╔══
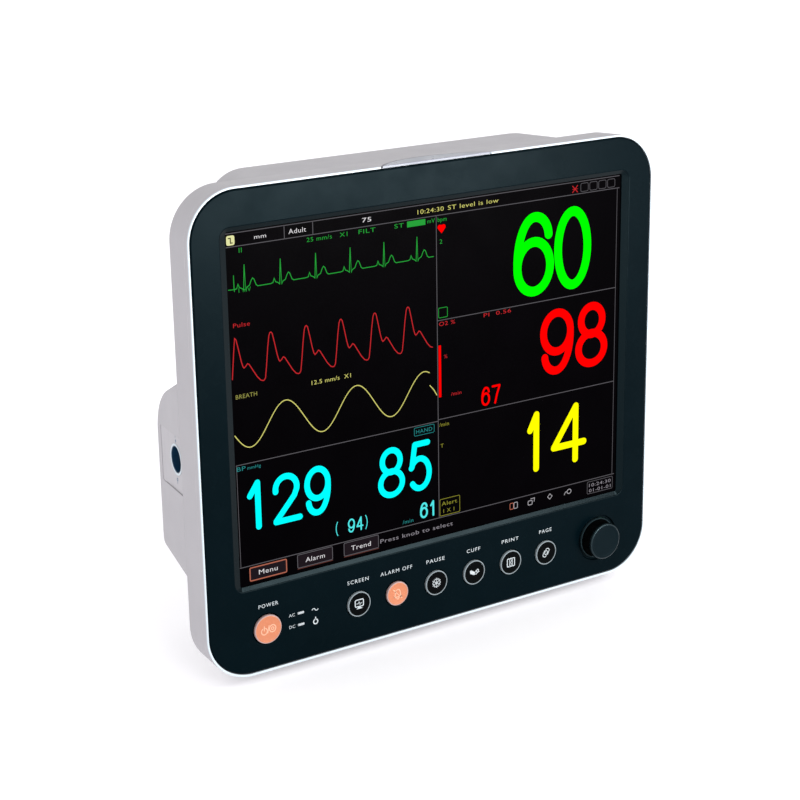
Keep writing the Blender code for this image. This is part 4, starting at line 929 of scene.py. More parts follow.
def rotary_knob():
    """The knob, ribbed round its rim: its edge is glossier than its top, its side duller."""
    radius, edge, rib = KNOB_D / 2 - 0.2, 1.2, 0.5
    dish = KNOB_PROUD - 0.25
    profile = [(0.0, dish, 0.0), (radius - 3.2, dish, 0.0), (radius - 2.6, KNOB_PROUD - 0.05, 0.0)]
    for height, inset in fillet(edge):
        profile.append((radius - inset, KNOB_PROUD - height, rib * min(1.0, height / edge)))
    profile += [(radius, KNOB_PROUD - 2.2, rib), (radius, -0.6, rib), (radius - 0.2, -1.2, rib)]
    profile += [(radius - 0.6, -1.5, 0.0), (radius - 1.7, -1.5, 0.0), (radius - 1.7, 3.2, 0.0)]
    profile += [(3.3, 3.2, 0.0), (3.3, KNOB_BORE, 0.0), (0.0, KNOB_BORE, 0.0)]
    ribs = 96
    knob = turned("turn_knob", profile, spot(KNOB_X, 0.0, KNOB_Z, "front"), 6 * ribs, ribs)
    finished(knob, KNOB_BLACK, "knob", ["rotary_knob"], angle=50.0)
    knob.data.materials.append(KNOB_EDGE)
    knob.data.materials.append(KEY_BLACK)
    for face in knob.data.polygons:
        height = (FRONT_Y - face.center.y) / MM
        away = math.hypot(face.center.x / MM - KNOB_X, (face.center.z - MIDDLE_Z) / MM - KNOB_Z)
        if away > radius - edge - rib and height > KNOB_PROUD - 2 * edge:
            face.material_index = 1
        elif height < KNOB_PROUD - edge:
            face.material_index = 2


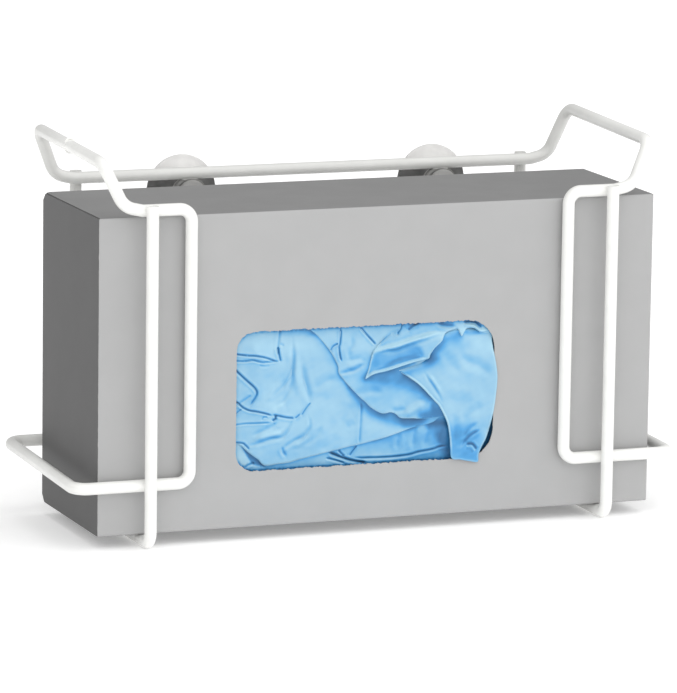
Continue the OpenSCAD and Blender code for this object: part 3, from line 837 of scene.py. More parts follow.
╚══
╔══
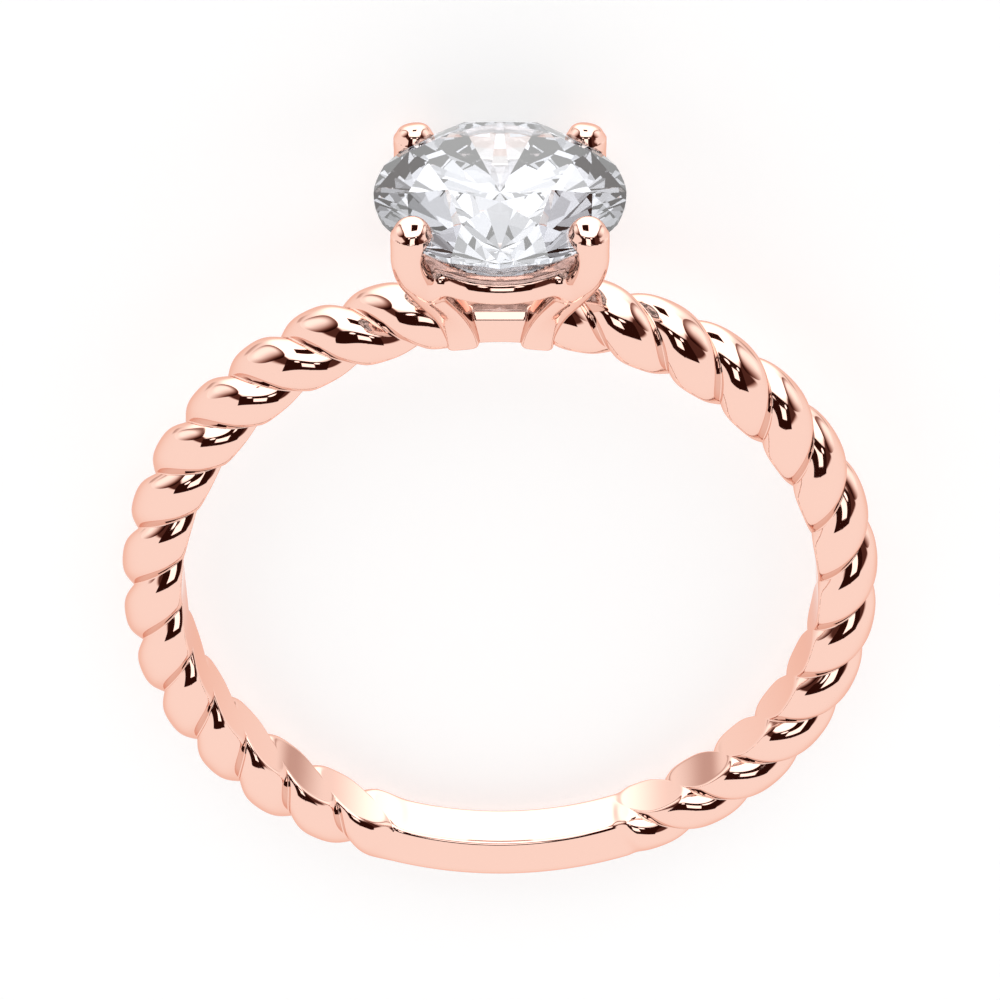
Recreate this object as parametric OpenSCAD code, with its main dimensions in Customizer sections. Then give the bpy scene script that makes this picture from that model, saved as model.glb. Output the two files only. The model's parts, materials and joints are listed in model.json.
╚══
▶ **DIRECTIVE**: Pick out all lines containing the string "object".

▶ **TASK SOLUTION**:
Continue the OpenSCAD and Blender code for this object: part 3, from line 837 of scene.py. More parts follow.
Recreate this object as parametric OpenSCAD code, with its main dimensions in Customizer sections. Then give the bpy scene script that makes this picture from that model, saved as model.glb. Output the two files only. The model's parts, materials and joints are listed in model.json.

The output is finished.